Lending rates to drop in 2010

Dec 10, 2009

COMMERCIAL bank lending rates are projected to decline next year due to increased competition in the financial sector and a fall in interest rates on government securities, the chairman of the Uganda Bankers Association (UBA) has predicted.

By Sylvia Juuko

COMMERCIAL bank lending rates are projected to decline next year due to increased competition in the financial sector and a fall in interest rates on government securities, the chairman of the Uganda Bankers Association (UBA) has predicted.

“The Central Bank has made an aggressive move to inject liquidity into the market, which has forced down short-term market rates and Treasury Bill and bond rates.

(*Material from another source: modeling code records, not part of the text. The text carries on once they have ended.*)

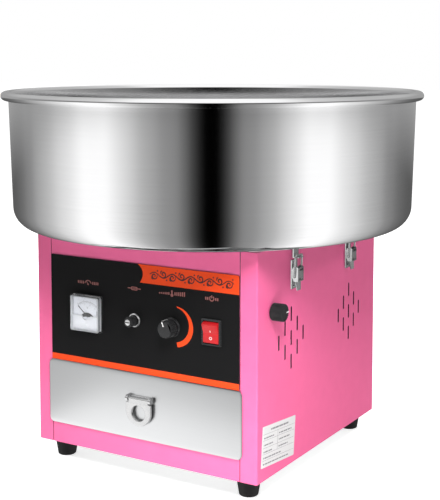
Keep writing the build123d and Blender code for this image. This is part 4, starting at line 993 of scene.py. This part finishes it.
def add_fuse():
    """Chrome ring, threaded barrel and nut behind the panel, and the screw-in cap."""
    base = high("control_panel").y
    face = low("control_panel").y
    centre = middle("fuse_holder")
    place = on_front(centre.x, centre.z, face)
    ring = [(6.15, 0), (8.0, 0), (8.0, 1.2), (7.2, 2.0), (6.6, 2.0), (6.15, 1.4)]
    bezel = lathe("fuse_bezel", rounded(ring, [0, 0.2, 0.5, 0.4, 0.3, 0.2], 4), place, 72)
    belongs(bezel, "cabinet", "bright_steel", "pull_steel", ["fuse_holder"])
    back = (face - high("fuse_holder").y) / MM
    barrel = lathe("fuse_barrel", threaded(6.0, 4.8, back, 0.9), place, 64)
    belongs(barrel, "cabinet", "black_plastic")
    sheet = (face - base) / MM
    hexagon = arc(0, 0, 8.0, 0, 300, 5)
    nut = slab("fuse_nut", [hexagon, circle(0, 0, 6.05)], (sheet - 4.6, sheet - 1.4), place, bevel=0.3)
    belongs(nut, "cabinet", "black_plastic")
    low_w = 2.3
    top_w = low_w + 10.5
    grip = slab("fuse_grip", [fluted(6.0, 0.45, 12, 6, 144)], (low_w, top_w), place,
                bevel=0.9, steps=4, angle=50)
    plug = [(0, -6), (4.2, -6), (4.4, -5.8), (4.4, low_w + 0.2), (0, low_w + 0.2)]
    stem = lathe("fuse_stem", plug, place, 48, closed=False)
    cap = merge("fuse_cap_body", [grip, stem])
    belongs(cap, "fuse_top", "black_plastic", replaces=["fuse_cap"])
    slot = rounded(rectangle(-2.9, 2.9, -0.5, 0.5), 0.3, 3)
    tip = slab("fuse_tip", [circle(0, 0, 3.5, 48), slot], (top_w - 0.2, top_w + 1.2), place, bevel=0.25)
    belongs(tip, "fuse_top", "bright_steel", "pull_steel")


def add_knob(name, node, body, place, skirted):
    """Fluted grip with chamfered end, optional glossy skirt, and a white index line."""
    low_w = 0.4
    top_w = 15.5
    radius = 9.9
    flutes = 24
    chamfer = 1.1 if skirted else 1.7
    parts = []
    if skirted:
        bore, edge, height = 4.5, 11.2, 2.8
        skirt = [(bore, low_w), (edge, low_w), (edge, low_w + 1.6),
                 (10.3, low_w + height), (bore, low_w + height)]
        parts.append(lathe(name + "_skirt", rounded(skirt, [0, 0.4, 1.2, 0.8, 0], 6), place, 96))
        low_w += 2.7
    outline = fluted(radius, 0.5, flutes, 2, 240, pi / flutes)
    parts.append(slab(name + "_grip", [outline], (low_w, top_w), place, bevel=chamfer, steps=3, angle=50))
    knob = merge(name + "_body", parts)
    belongs(knob, body, "black_plastic", replaces=[node])
    half = 0.65
    face = slab(name + "_line_face", [rectangle(3.6, radius - 0.9, -half, half)],
                (top_w - 0.1, top_w + 0.15), place)
    side = slab(name + "_line_side", [rectangle(radius - 0.6, radius + 0.3, -half, half)],
                (low_w + 0.6, top_w - 1.2), place)
    line = merge(name + "_index", [face, side])
    belongs(line, body, "label_white", "print_white")


def add_rocker():
    """Red rocker with two facets, and its I and O marks."""
    box_low, box_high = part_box("rocker_button")
    pivot = JOINTS["power_rock"]["pos_m"]
    centre = Vector((middle("rocker_button").x, pivot[1], pivot[2]))
    half = (box_high.x - box_low.x) / 2 / MM
    radius, waist, back, tilt = 12.6, 5.0, 3.0, radians(10)
    place = place_at(centre, (0, 0, 1), (0, -1, 0), (1, 0, 0)) @ Matrix.Rotation(tilt, 4, "Z")
    slope = tan(tilt)
    meet = (-slope * waist + (radius ** 2 * (1 + slope ** 2) - waist ** 2) ** 0.5) / (1 + slope ** 2)
    top = atan2(waist + slope * meet, meet) * 180 / pi
    bottom = atan2(-back, (radius ** 2 - back ** 2) ** 0.5) * 180 / pi
    outline = arc(0, 0, radius, bottom, top, 12) + [(0, waist)]
    outline += arc(0, 0, radius, 180 - top, 180 - bottom, 12)
    radii = [0.4] + [0] * 11 + [0.7, 3.0, 0.7] + [0] * 11 + [0.4]
    button = slab("rocker_body", [rounded(outline, radii, 5)], (-half, half), place,
                  bevel=0.5, steps=3, angle=40)
    belongs(button, "rocker", "red_plastic", replaces=["rocker_button"])

    def on_facet(side, reach):
        lean = tilt * side
        foot = Vector((reach * cos(lean), waist + reach * sin(lean), 0))
        turn = Matrix(((0, cos(lean), -sin(lean)), (0, sin(lean), cos(lean)), (1, 0, 0))).to_4x4()
        return place @ Matrix.Translation(foot) @ turn

    bar = slab("mark_on", [round_box(-0.4, 0.4, -1.2, 1.2, 0.3)], PRINT, on_facet(1, 2.6))
    ring = slab("mark_off", [circle(0, 0, 1.8, 36), circle(0, 0, 1.15, 36)], PRINT, on_facet(-1, -5.4))
    marks = merge("rocker_marks", [bar, ring])
    belongs(marks, "rocker", "label_white", "print_white")


# ---------------------------------------------------------------- rating label

LABEL_TURN = radians(-5.5)
# Heights of the ruled lines, and rows of dashes as (height, start, end)
RULES = (14.0, 7.2, -1.2, -8.0, -15.2)
ROWS = (((17.6, -20, 22),), ((9.8, -35, -12), (9.8, 0, 30)), ((2.0, -35, -14), (2.6, 0, 26)),
        ((-5.6, -35, -16), (-5.2, 0, 22)), ((-12.4, -35, 6),), ((-19.2, -35, 24),))
DASHES = (1.7, 2.9, 1.2, 2.2)


def add_label_print():
    """Ruled lines and grey dashes; no words."""
    centre = middle("rating_label")
    place = on_right(centre.y, centre.z, high("rating_label").x) @ Matrix.Rotation(LABEL_TURN, 4, "Z")
    sets = [[rectangle(-37, 37, v - 0.12, v + 0.12)] for v in RULES]
    sets.append([rectangle(-3.2, -2.9, -8.0, 14.0)])
    for i, row in enumerate(ROWS):
        for j, (v, u0, u1) in enumerate(row):
            at = u0
            k = 0
            while at < u1:
                long = DASHES[(i + 2 * j + k) % len(DASHES)]
                tall = 0.75 if i else 1.0
                sets.append([round_box(at, min(at + long, u1), v - tall, v + tall, 0.3, 2)])
                at += long + (0.55 if k % 3 else 1.3)
                k += 1
    label = printed("label_print", sets, PRINT, place)
    belongs(label, "cabinet", "label_white", "print_grey")


# ---------------------------------------------------------------- every CAD node's finish

for part in frame["record"]["subparts"]:
    node, slot = part["node"], part["material_slot"]
    paint(NODES[node], slot)
    NODES[node].visible_glossy = slot not in UNMIRRORED

add_camera()
add_world()
add_lights()
add_floor()
add_bowl()
add_drawer()
add_pull()
add_panel_print()
add_meter()
add_fuse()
panel_face = low("control_panel").y
side_face = high("right_side_panel").x
temperature = JOINTS["temperature_turn"]["pos_m"]
speed = JOINTS["speed_turn"]["pos_m"]
index_turn = Matrix.Rotation(radians(114), 4, "Z")
add_knob("temperature", "temperature_knob", "temperature_dial",
         on_front(temperature[0], temperature[2], panel_face) @ index_turn, True)
add_knob("speed", "speed_knob", "speed_dial", on_right(speed[1], speed[2], side_face), False)
add_rocker()
add_label_print()

bpy.context.scene.view_settings.view_transform = "Standard"
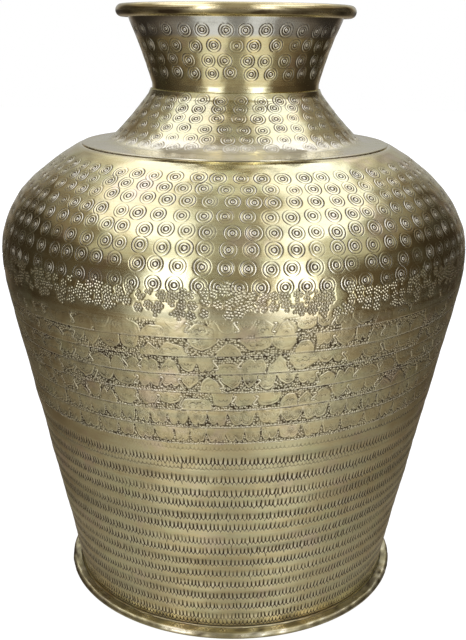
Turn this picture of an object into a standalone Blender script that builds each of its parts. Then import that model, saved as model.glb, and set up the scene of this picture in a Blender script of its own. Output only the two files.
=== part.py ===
"""Brass kalash: a large free-standing water pot of hammered sheet brass.

The pot is four spun or rolled sheet-brass shells (neck, collar, shoulder and
lower body) and a base plate, lapped over each other and joined with rings of
brazing metal.  The mouth's lip is rolled round a stiffening wire, and so is
the edge of the base plate, which makes the foot.

Frame: metres, +Z up, origin at the centre of the circle the foot rests on.
All dimensions below are in millimetres and are scaled by MM when used.
"""
import math

import bpy

MM = 0.001

# ------------------------------------------------------------------ dimensions
HEIGHT = 560.0            # top of the rolled rim
SHEET = 1.0               # sheet brass thickness
CLEAR = 0.3               # space left between lapped pieces
SEGMENTS = 60             # facets round the pot

BELLY_RADIUS = 222.3      # widest point, outside
BELLY_Z = 336.0
TAPER = 0.2062            # lean of the lower wall, radius per height
TAPER_TOP_Z = 302.5       # the straight wall ends here and rolls into the belly

LEDGE_RADIUS = 144.7      # outer edge of the flat ledge on the shoulder
LEDGE_Z = 436.4
SHOULDER_POWER = 2.318    # fullness of the shoulder's curve

WAIST_RADIUS = 78.0       # plain band where neck meets collar
WAIST_Z = 487.0
NECK_CURVE_Z = 490.0      # the funnel's curve starts here
NECK_FLARE = 0.27
NECK_BELL = 0.0016

COLLAR_TOP_RADIUS = 79.7
COLLAR_TOP_Z = 485.2
CONE_FLARE = 0.762
CONE_BELL = 0.00309

RIM_RADIUS = 110.5        # outside of the rolled rim
RIM_ROLL = 5.75           # outside radius of the roll's section
RIM_WIRE = 4.0            # radius of the stiffening wire in the rim
RIM_LIP_END = -115.0      # angle at which the rolled lip ends, degrees

FOOT_RADIUS = 168.9       # outside of the foot
FOOT_ROLL = 3.5           # outside radius of the foot roll's section
FOOT_WIRE = 1.9           # radius of the stiffening wire in the foot
FOOT_LIP_RADIUS = 159.4   # inner edge of the lip turned over the foot flange
REST_RADIUS = 140.0       # inside of the flat ring the pot rests on
BASE_RISE = 3.0           # the base is dished up by this much at its centre

LAP_INNER_RADIUS = 126.0  # inner edge of the shoulder's turned-in top
SKIRT_Z = 322.0           # lower end of the shoulder's joggled skirt
FLANGE_RADIUS = 162.6     # outer edge of the lower body's turned-out foot
FLANGE_Z = 5.2            # top face of that flange

BRASS = (0.56, 0.47, 0.25, 1.0)


# ------------------------------------------------------------------ scene setup
for old in list(bpy.data.objects):
    bpy.data.objects.remove(old, do_unlink=True)

parts = bpy.data.collections.new("brass_kalash")
bpy.context.scene.collection.children.link(parts)


# ------------------------------------------------------------------ shape rules
def body_radius(z):
    """Outside radius of the lower body and the shoulder at height z."""
    if z >= BELLY_Z:
        t = (z - BELLY_Z) / (LEDGE_Z - BELLY_Z)
        return BELLY_RADIUS - (BELLY_RADIUS - LEDGE_RADIUS) * t ** SHOULDER_POWER
    span = BELLY_Z - TAPER_TOP_Z
    corner = BELLY_RADIUS - 0.5 * TAPER * span
    if z >= TAPER_TOP_Z:
        t = z - TAPER_TOP_Z
        return corner + TAPER * t - 0.5 * TAPER * t * t / span
    return corner - TAPER * (TAPER_TOP_Z - z)


def neck_radius(z):
    """Outside radius of the funnel neck at height z."""
    t = max(0.0, z - NECK_CURVE_Z)
    return WAIST_RADIUS + 0.2 + NECK_FLARE * t + NECK_BELL * t * t


def cone_radius(z):
    """Outside radius of the collar's cone at height z."""
    t = COLLAR_TOP_Z - 4.9 - z
    return COLLAR_TOP_RADIUS + 2.0 + CONE_FLARE * t + CONE_BELL * t * t


def spaced(a, b, count):
    """count + 1 evenly spaced values from a to b."""
    return [a + (b - a) * i / count for i in range(count + 1)]


def arc(cr, cz, radius, start, end, count):
    """Points on a section arc; angles in degrees, 0 pointing outwards."""
    return [(cr + radius * math.cos(math.radians(a)),
             cz + radius * math.sin(math.radians(a)))
            for a in spaced(start, end, count)]


# ------------------------------------------------------------------ construction
def brass(name, colour, roughness):
    mat = bpy.data.materials.new(name)
    mat.use_nodes = True
    bsdf = mat.node_tree.nodes["Principled BSDF"]
    bsdf.inputs["Base Color"].default_value = colour
    bsdf.inputs["Metallic"].default_value = 1.0
    bsdf.inputs["Roughness"].default_value = roughness
    mat.diffuse_color = colour
    return mat


def turned(name, profile, colour, roughness, thickness=None, closed=False):
    """A piece turned about Z from a section profile of (radius, height).

    An open profile is the sheet's visible face, and thickness is the sheet
    behind it.  A closed profile is the whole section of a solid ring.
    """
    count = len(profile)
    edges = [(i, i + 1) for i in range(count - 1)]
    if closed:
        edges.append((count - 1, 0))
    mesh = bpy.data.meshes.new(name)
    mesh.from_pydata([(r * MM, 0.0, z * MM) for r, z in profile], edges, [])
    obj = bpy.data.objects.new(name, mesh)
    parts.objects.link(obj)
    screw = obj.modifiers.new("turn", "SCREW")
    screw.axis = "Z"
    screw.angle = 2.0 * math.pi
    screw.steps = SEGMENTS
    screw.render_steps = SEGMENTS
    screw.use_merge_vertices = True
    screw.merge_threshold = 0.00001
    screw.use_smooth_shade = True
    if thickness is not None:
        shell = obj.modifiers.new("sheet", "SOLIDIFY")
        shell.thickness = thickness * MM
        shell.offset = -1.0
        shell.use_even_offset = True
        shell.use_rim = True
    mesh.materials.append(brass(name + "_brass", colour, roughness))
    return obj


def wire_ring(name, radius, height, wire, colour, roughness):
    """A round wire bent into a ring that lies inside a rolled edge."""
    bpy.ops.mesh.primitive_torus_add(
        major_segments=SEGMENTS, minor_segments=8,
        major_radius=radius * MM, minor_radius=wire * MM,
        location=(0.0, 0.0, height * MM))
    obj = bpy.context.active_object
    obj.name = name
    obj.data.name = name
    for coll in list(obj.users_collection):
        coll.objects.unlink(obj)
    parts.objects.link(obj)
    obj.data.shade_smooth()
    obj.data.materials.append(brass(name + "_rod", colour, roughness))
    return obj


# ------------------------------------------------------------------ neck funnel
# The profile is the face towards the axis: up the throat, over the rim and
# round the wire, ending in the lip's free edge under the roll.
RIM_CENTRE_R = RIM_RADIUS - RIM_ROLL
RIM_CENTRE_Z = HEIGHT - RIM_ROLL
throat = [(WAIST_RADIUS - SHEET, 475.5), (WAIST_RADIUS - SHEET, WAIST_Z)]
for z in (494.0, 506.0, 520.0, 534.0, 546.0):
    throat.append((neck_radius(z) - SHEET * 1.07, z))
roll = arc(RIM_CENTRE_R, RIM_CENTRE_Z, RIM_ROLL, 180.0, RIM_LIP_END, 8)
turned("neck_funnel", throat + roll, BRASS, 0.34, thickness=SHEET)

wire_ring("rim_wire", RIM_CENTRE_R, RIM_CENTRE_Z, RIM_WIRE,
          (0.50, 0.42, 0.24, 1.0), 0.45)

# ------------------------------------------------------------------ collar
# A cone that stands on a flat ledge; the ledge laps over the shoulder.
cone = [(COLLAR_TOP_RADIUS, COLLAR_TOP_Z)]
for z in (480.3, 470.5, 461.0, 451.2):
    cone.append((cone_radius(z), z))
ledge = [(112.9, 444.6), (117.6, 440.7), (123.4, 438.3),
         (133.5, 436.9), (LEDGE_RADIUS, LEDGE_Z)]
turned("collar_cone", cone + ledge, BRASS, 0.32, thickness=SHEET)

# ------------------------------------------------------------------ shoulder
# Turned-in top under the ledge, full curve down to the belly, then a joggled
# skirt that slips inside the lower body.
lap_z = LEDGE_Z - SHEET - CLEAR
shoulder = [(LAP_INNER_RADIUS, lap_z), (LEDGE_RADIUS + 1.6, lap_z)]
for z in (431.0, 424.0, 415.0, 404.0, 391.0, 376.0, 359.0):
    shoulder.append((body_radius(z), z))
shoulder += [(BELLY_RADIUS, 340.6),
             (BELLY_RADIUS - SHEET - CLEAR, 337.4),
             (BELLY_RADIUS - SHEET - CLEAR - 0.7, SKIRT_Z)]
turned("shoulder_shell", shoulder, BRASS, 0.30, thickness=SHEET)

# ------------------------------------------------------------------ lower body
wall = []
for z in (336.6, 328.0, 316.0, TAPER_TOP_Z, 205.0, 105.0, 7.7):
    wall.append((body_radius(z), z))
foot_r = body_radius(7.7)
flange = [(foot_r + 0.4, FLANGE_Z + 1.0), (foot_r + 1.6, FLANGE_Z),
          (FLANGE_RADIUS, FLANGE_Z)]
turned("lower_body", wall + flange, BRASS, 0.40, thickness=SHEET)

# ------------------------------------------------------------------ base plate
# The lip folded over the flange, the roll round the foot wire, the flat ring
# the pot rests on, and the dished centre.
FOOT_CENTRE_R = FOOT_RADIUS - FOOT_ROLL
base = [(FOOT_LIP_RADIUS, 2.0 * FOOT_ROLL)]
base += arc(FOOT_CENTRE_R, FOOT_ROLL, FOOT_ROLL, 90.0, -90.0, 6)
base += [(REST_RADIUS, 0.0), (REST_RADIUS - 7.0, BASE_RISE - 0.8),
         (0.0, BASE_RISE)]
turned("base_plate", base, BRASS, 0.36, thickness=SHEET)

wire_ring("foot_wire", FOOT_CENTRE_R, FOOT_ROLL, FOOT_WIRE,
          (0.50, 0.42, 0.24, 1.0), 0.45)

# ------------------------------------------------------------------ brazed joints
# Each is a fillet of brazing metal on the inside of a lap.
BRAZE = (0.62, 0.52, 0.33, 1.0)
foot_of_neck = WAIST_RADIUS + 0.35
turned("waist_braze",
       [(foot_of_neck, 483.0), (foot_of_neck + 0.95, 480.6),
        (foot_of_neck + 4.3, 475.4), (foot_of_neck, 475.4)],
       BRAZE, 0.5, closed=True)

lap_end = LAP_INNER_RADIUS - 0.4
turned("collar_braze",
       [(lap_end, lap_z + 1.3), (lap_end, lap_z - 1.8),
        (lap_end - 8.4, lap_z + 3.9), (lap_end - 3.4, lap_z + 1.8)],
       BRAZE, 0.5, closed=True)

turned("belly_braze",
       [(body_radius(SKIRT_Z) - SHEET - 0.42, SKIRT_Z - 0.5),
        (body_radius(SKIRT_Z - 9.5) - SHEET - 0.38, SKIRT_Z - 9.5),
        (body_radius(SKIRT_Z) - SHEET - 2.3, SKIRT_Z - 0.5)],
       BRAZE, 0.5, closed=True)

under = FLANGE_Z - SHEET - CLEAR
turned("base_braze",
       [(foot_r - 1.7, 7.4), (foot_r - 1.1, 5.0), (foot_r + 0.7, under - 0.1),
        (FLANGE_RADIUS - 0.3, under - 0.1), (FLANGE_RADIUS - 0.3, SHEET + CLEAR),
        (foot_r - 10.0, SHEET + CLEAR)],
       BRAZE, 0.5, closed=True)
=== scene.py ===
"""Looks for the hammered brass kalash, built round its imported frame.

Every sheet piece is a lathe grid whose punched marks are real relief: ring
punches on the neck, collar and shoulder, clustered beads over the belly seam,
a lobed scroll band under it, and rows of tooth punches down to the foot.
All working lengths here are millimetres; MM turns them into scene units.
"""
import math

import bpy
import numpy as np
from mathutils import Matrix, Vector


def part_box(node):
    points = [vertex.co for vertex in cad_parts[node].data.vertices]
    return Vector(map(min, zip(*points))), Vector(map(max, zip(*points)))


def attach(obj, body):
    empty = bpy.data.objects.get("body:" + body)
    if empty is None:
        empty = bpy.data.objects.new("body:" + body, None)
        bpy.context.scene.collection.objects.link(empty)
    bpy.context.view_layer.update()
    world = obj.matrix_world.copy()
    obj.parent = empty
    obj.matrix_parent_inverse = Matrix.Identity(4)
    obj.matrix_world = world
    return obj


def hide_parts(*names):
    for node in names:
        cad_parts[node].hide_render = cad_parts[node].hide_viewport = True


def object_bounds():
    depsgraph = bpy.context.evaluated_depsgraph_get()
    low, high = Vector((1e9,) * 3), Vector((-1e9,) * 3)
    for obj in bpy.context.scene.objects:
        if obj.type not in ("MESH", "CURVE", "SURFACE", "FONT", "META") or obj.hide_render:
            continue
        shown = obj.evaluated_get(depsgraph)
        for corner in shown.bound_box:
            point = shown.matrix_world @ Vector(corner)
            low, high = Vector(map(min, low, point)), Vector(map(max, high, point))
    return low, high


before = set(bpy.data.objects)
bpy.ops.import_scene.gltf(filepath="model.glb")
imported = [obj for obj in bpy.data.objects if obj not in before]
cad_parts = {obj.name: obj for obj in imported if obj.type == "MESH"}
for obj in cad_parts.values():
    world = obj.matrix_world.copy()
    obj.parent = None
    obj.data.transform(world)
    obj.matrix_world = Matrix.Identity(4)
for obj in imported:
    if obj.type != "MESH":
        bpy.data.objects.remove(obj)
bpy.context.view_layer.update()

MM = 0.001
TAU = 2.0 * math.pi
DENSITY = 1.0             # mesh density of the sheet pieces


def corner_mm(node):
    lo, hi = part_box(node)
    return np.array(lo) / MM, np.array(hi) / MM


# ------------------------------------------------------------ sizes from the frame
neck_lo, neck_hi = corner_mm("neck_funnel")
collar_lo, collar_hi = corner_mm("collar_cone")
body_lo, body_hi = corner_mm("lower_body")
base_lo, base_hi = corner_mm("base_plate")
shoulder_lo, shoulder_hi = corner_mm("shoulder_shell")

SHEET = 1.0
RIM_R = float(neck_hi[0])                 # outside of the rolled rim
RIM_TOP = float(neck_hi[2]) + 0.1
ROLL = 5.75
LEDGE_R = float(collar_hi[0])
LEDGE_Z = 436.4
BELLY_R = float(body_hi[0])
BELLY_Z = 336.0
SEAM_Z = float(body_hi[2])                # top edge of the lower body
FOOT_R = float(base_hi[0])
FOOT_ROLL = float(base_hi[2]) / 2.0
TAPER = 0.2062
TAPER_TOP = 302.5


def body_radius(z):
    z = np.asarray(z, float)
    t = np.clip((z - BELLY_Z) / (LEDGE_Z - BELLY_Z), 0.0, 1.2)
    upper = BELLY_R - (BELLY_R - LEDGE_R) * t ** 2.318
    span = BELLY_Z - TAPER_TOP
    corner = BELLY_R - 0.5 * TAPER * span
    u = z - TAPER_TOP
    turn = corner + TAPER * u - 0.5 * TAPER * u * u / span
    return np.where(z >= BELLY_Z, upper,
                    np.where(z >= TAPER_TOP, turn, corner + TAPER * u))


def neck_radius(z):
    t = np.maximum(0.0, np.asarray(z, float) - 490.0)
    return 78.2 + 0.27 * t + 0.0016 * t * t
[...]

“This will bring down lending rates,” Lamin Manjang said.

The central bank’s 91-day Treasury Bill rate is currently at 6.06%, while the bank rate, the rate at which commercial banks borrow from the Central Bank, is at 10.13%.

“I cannot predict a particular rate, but I can talk about the direction of the rates,” Manjang said in an interview recently.

He added that increased competition among banks and the setting up of the Credit Reference Bureau (CRB) were also expected to orchestrate the lowering of lending rates.

“With new banks licensed, there has been more competition for deposits and loans. That has put pressure on interest rates in the market.

“The CRB will allow us distinguish good borrowers from the bad borrowers. Those with very good credit history, clearly have an advantage in terms of getting better rates,” he explains.

Other macro-economic indicators like inflation, which has reduced to 12% as at the end of November, will bode well for lower interest rates.

Commercial banks have in the past been criticised for charging high rates, but they argue that bringing rates down will be a collective action by the Government, commercial banks and individual borrowers.

Analysts say lending rates are a reflection of unsustainable levels of the budget deficit and high cost of doing business in the country. These include utility, security, fraud and other risks, which have to be covered by high returns.

Manjang said the financial sector had continued to grow in 2009 and weathered the effect of the global economic recession.

“As evidenced by the global financial crisis, a sick banking sector is contagious and affects all other sectors in the economy.

“That’s why what started as a global financial crisis, quickly degenerated into a global economic crisis that affected all economies in the world. Uganda’s banking system was not exposed to the toxic assets and it wasn’t adversely affected,” he explained.

He noted that the sector had to contend with a skills gap and the threat of fraud.

“UBA has challenges like the threat of fraud and forgeries in the banking industry. Fraud affects confidence in the industry and UBA is alert to this growing threat.”

“We organised a workshop for all managers in commercial banks to discuss and agree on ways to battle this threat.

“We need support of all stakeholders, including the Police, to ensure all suspects are prosecuted successfully to act as a deterrent to other fraudsters,” said Manjang.